■ **INPUT DATA**
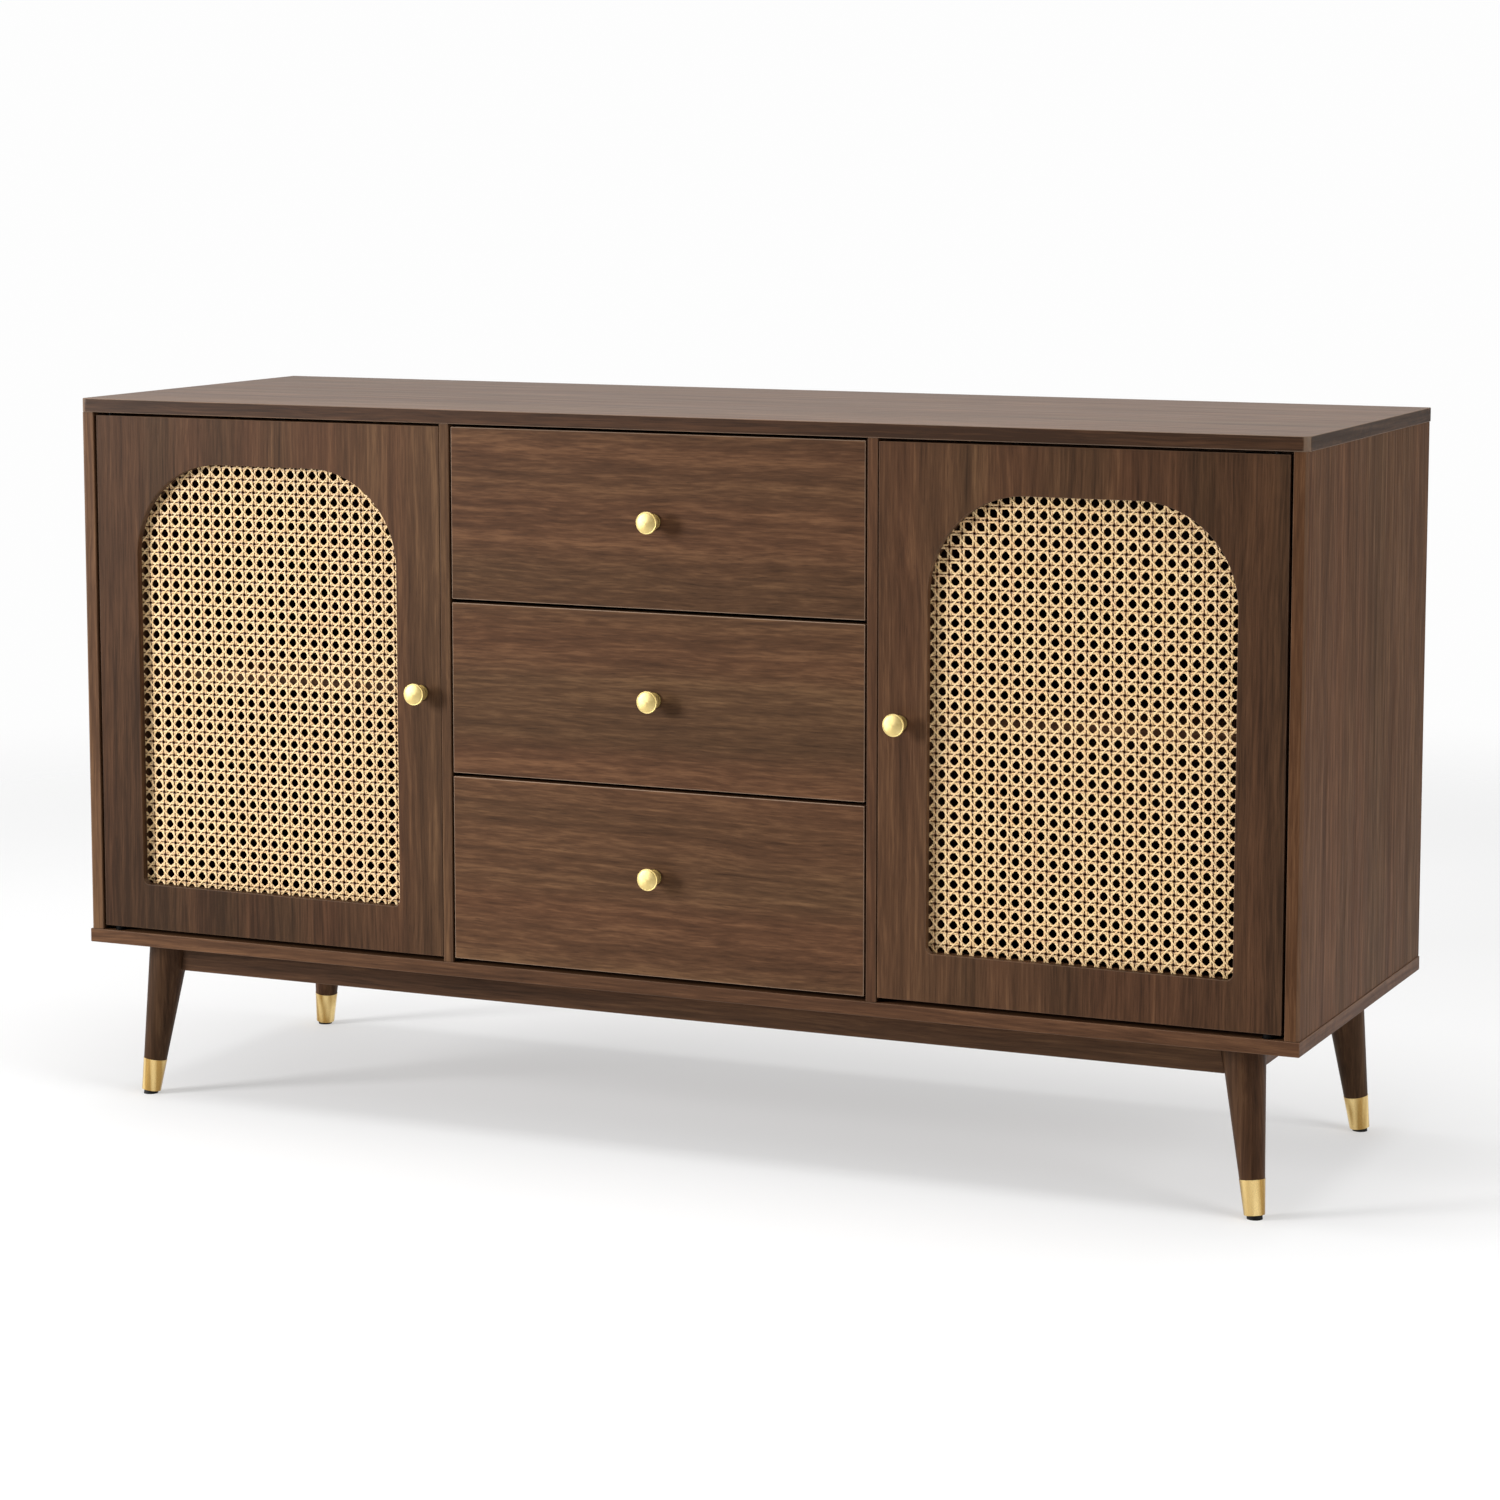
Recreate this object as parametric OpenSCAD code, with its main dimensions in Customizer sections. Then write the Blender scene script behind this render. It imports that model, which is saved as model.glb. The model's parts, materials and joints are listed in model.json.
...
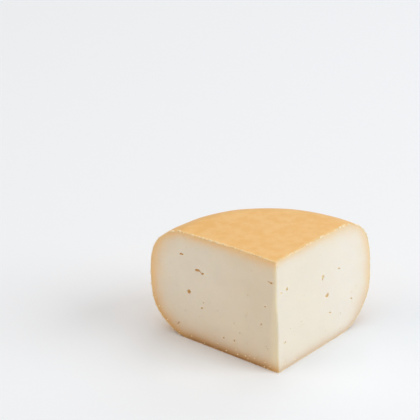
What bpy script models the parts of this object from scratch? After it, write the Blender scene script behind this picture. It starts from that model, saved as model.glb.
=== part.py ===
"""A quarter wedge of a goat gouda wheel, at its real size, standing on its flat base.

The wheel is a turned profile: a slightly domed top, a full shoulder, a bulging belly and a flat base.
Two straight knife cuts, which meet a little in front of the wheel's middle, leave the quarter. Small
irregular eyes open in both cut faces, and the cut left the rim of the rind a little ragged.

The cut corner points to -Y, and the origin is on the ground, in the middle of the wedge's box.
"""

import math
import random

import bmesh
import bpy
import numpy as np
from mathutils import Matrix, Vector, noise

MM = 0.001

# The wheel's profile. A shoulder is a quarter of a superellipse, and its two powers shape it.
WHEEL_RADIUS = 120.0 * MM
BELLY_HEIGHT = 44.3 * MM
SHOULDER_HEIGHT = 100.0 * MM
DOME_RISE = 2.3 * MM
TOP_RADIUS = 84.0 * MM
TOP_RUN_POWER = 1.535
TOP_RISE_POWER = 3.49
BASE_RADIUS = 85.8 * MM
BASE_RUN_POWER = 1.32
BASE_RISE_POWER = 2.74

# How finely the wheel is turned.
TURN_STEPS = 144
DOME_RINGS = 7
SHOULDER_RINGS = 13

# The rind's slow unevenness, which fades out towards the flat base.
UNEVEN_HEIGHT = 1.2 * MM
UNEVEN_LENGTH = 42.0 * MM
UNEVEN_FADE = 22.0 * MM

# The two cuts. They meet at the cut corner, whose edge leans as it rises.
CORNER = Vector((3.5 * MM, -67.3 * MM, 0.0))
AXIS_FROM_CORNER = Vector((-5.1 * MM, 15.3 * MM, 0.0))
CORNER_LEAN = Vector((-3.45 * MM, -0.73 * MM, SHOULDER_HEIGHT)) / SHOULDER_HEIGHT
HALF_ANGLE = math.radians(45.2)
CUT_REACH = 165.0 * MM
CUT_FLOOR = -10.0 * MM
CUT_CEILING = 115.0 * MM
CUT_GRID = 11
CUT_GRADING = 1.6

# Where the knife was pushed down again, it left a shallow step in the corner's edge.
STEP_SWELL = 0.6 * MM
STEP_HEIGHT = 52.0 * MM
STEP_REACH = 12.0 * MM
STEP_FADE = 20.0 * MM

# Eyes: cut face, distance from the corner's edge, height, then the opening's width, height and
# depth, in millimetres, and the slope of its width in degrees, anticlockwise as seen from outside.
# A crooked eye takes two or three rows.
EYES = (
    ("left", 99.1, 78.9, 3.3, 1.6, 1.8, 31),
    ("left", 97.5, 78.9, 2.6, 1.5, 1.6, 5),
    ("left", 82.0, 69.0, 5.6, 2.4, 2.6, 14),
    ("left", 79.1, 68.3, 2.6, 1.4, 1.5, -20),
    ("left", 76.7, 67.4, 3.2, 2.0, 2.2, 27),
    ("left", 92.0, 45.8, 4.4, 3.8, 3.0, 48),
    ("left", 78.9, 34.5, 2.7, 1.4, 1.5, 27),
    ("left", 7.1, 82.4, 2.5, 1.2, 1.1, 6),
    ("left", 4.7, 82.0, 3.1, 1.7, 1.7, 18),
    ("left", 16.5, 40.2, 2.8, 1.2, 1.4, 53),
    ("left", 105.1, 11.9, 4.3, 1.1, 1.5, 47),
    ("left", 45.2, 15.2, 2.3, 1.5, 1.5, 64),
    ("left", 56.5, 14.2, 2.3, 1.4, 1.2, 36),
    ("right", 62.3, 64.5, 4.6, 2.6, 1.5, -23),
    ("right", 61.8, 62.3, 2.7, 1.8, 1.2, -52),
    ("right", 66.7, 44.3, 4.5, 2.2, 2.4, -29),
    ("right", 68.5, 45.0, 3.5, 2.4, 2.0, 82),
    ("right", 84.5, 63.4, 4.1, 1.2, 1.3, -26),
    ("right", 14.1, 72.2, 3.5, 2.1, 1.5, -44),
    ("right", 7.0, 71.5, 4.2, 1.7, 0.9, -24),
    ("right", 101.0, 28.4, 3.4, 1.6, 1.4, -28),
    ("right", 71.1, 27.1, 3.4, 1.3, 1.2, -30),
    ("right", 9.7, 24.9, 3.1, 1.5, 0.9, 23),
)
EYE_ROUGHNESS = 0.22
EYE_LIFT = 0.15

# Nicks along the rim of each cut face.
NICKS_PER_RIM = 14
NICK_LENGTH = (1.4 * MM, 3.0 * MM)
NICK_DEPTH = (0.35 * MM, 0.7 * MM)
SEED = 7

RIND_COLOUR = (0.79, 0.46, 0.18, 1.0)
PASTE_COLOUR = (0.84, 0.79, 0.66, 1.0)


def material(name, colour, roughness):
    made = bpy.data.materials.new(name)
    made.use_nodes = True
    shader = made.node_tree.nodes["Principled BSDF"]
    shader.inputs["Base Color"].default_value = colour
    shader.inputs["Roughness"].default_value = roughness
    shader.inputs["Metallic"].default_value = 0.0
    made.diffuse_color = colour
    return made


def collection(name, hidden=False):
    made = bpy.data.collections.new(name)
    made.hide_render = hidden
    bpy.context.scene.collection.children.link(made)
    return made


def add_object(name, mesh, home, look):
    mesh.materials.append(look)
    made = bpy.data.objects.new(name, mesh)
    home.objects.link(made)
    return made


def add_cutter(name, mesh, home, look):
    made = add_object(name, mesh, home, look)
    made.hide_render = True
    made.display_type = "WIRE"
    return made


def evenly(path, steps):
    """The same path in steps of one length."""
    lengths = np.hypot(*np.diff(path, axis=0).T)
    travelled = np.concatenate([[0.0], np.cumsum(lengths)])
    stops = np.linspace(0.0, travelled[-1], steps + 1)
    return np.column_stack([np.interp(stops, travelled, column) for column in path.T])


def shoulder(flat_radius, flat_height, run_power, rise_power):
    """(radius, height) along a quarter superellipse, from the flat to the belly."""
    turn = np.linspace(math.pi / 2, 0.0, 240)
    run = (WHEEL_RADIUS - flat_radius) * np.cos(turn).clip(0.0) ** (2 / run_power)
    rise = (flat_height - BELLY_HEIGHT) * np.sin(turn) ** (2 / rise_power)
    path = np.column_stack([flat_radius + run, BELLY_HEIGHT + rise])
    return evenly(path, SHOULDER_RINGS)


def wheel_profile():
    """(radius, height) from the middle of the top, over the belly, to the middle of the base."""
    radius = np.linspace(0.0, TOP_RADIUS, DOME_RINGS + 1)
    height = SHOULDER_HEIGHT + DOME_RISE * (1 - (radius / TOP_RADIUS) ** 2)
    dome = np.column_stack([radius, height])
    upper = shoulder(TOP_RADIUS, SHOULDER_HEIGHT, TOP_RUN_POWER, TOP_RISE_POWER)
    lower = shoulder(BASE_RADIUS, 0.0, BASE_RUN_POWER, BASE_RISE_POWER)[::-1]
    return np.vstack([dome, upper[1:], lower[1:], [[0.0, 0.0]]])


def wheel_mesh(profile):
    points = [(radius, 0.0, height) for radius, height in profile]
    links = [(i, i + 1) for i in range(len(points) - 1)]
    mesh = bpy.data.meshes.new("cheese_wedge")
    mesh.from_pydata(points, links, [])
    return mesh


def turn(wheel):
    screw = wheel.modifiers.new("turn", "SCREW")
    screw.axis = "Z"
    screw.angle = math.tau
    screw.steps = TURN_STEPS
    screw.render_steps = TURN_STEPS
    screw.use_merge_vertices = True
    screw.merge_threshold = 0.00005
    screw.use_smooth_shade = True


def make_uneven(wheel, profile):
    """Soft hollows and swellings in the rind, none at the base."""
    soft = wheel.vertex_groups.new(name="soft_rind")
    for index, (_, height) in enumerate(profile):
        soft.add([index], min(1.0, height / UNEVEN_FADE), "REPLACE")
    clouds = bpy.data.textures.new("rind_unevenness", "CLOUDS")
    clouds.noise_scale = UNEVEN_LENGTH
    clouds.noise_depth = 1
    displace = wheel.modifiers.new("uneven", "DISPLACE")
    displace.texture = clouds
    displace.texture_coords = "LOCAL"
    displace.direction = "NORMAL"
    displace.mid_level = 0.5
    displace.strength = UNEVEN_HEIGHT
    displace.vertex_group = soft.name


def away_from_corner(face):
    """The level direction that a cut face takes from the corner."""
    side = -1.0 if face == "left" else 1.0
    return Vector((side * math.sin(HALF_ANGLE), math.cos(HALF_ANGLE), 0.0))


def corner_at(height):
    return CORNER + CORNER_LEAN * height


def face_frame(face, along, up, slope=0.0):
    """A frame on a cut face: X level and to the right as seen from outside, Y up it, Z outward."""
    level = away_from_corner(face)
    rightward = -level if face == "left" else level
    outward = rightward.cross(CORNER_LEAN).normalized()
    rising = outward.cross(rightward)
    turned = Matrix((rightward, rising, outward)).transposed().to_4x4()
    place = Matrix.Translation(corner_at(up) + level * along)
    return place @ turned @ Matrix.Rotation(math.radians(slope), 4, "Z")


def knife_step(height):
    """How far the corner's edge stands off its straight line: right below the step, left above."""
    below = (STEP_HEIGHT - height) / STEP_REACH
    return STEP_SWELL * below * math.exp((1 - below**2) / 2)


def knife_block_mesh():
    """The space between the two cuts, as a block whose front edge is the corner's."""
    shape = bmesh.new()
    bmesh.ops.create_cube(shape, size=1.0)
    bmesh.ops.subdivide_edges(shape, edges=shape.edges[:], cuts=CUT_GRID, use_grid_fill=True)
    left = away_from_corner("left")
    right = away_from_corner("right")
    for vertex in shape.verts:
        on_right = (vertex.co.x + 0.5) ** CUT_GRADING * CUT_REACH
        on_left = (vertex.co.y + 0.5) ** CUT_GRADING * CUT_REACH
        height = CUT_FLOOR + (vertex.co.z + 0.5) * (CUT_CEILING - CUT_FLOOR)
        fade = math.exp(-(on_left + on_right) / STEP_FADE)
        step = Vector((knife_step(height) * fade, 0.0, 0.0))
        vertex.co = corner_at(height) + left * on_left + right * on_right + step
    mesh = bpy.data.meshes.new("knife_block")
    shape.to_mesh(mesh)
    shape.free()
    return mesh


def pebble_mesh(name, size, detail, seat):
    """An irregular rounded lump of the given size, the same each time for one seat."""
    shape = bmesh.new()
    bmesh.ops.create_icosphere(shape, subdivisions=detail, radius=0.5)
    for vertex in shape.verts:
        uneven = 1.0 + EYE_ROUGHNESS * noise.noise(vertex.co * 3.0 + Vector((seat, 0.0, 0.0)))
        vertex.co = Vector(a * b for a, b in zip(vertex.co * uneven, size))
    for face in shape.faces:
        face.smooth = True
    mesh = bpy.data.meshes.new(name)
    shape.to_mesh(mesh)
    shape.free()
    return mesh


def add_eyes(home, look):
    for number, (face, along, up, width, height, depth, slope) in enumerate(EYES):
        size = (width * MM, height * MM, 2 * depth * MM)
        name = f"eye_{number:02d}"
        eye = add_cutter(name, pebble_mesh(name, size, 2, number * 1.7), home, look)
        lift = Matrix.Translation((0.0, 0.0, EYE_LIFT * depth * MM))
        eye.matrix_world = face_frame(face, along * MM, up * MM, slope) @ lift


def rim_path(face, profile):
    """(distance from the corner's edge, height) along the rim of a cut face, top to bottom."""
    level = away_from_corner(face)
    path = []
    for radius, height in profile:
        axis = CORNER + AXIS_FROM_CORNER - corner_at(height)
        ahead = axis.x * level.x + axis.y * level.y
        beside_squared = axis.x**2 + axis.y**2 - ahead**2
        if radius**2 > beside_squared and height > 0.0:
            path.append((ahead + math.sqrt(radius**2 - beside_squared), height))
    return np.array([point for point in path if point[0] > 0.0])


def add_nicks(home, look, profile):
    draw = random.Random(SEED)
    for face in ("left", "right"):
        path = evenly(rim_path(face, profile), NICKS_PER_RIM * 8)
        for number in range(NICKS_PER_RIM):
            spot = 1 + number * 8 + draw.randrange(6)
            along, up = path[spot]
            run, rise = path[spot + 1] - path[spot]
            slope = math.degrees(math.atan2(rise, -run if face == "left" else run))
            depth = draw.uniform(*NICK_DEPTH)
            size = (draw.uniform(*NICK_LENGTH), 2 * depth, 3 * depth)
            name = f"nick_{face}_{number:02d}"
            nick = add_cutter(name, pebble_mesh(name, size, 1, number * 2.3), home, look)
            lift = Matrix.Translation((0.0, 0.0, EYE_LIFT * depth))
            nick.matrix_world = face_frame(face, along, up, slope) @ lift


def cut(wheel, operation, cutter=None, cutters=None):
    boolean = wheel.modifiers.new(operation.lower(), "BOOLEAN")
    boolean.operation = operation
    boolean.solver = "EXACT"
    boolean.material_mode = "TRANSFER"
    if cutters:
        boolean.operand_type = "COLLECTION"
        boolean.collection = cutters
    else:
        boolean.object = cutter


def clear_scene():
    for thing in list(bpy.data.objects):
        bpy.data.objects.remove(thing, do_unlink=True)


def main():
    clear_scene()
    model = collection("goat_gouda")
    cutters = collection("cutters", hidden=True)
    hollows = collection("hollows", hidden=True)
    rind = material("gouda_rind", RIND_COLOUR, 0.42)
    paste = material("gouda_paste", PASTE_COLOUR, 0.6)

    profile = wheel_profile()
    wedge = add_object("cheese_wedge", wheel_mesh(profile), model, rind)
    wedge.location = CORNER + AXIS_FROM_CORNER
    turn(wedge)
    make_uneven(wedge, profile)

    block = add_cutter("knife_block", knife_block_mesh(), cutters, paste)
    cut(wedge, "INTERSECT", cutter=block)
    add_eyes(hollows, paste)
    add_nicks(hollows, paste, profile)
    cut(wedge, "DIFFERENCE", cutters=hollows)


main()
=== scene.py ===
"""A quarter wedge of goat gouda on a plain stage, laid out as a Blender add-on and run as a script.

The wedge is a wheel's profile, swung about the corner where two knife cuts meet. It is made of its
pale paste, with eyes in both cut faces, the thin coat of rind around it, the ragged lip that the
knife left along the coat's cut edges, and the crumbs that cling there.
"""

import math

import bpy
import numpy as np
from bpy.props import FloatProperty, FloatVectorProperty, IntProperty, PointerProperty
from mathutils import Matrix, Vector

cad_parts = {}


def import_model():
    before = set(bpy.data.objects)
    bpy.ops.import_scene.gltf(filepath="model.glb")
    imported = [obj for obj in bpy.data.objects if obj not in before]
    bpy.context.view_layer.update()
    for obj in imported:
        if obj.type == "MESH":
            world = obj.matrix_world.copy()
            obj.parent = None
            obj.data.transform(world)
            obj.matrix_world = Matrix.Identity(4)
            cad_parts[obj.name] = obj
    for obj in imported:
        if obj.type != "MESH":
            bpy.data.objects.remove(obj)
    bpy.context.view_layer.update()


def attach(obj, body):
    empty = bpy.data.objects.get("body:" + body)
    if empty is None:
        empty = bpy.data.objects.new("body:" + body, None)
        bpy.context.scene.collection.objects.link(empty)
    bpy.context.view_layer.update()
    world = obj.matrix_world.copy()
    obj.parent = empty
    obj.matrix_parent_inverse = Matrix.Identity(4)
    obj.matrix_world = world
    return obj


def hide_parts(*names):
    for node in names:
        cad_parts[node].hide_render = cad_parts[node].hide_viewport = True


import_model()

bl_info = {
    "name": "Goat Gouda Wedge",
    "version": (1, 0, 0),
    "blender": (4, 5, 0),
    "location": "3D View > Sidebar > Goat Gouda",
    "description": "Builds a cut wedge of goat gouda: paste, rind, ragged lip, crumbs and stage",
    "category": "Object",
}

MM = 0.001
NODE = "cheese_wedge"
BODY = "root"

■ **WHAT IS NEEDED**
Extract all lines that hold the word "copy".

■ **CORRECT OUTPUT**
            world = obj.matrix_world.copy()
    world = obj.matrix_world.copy()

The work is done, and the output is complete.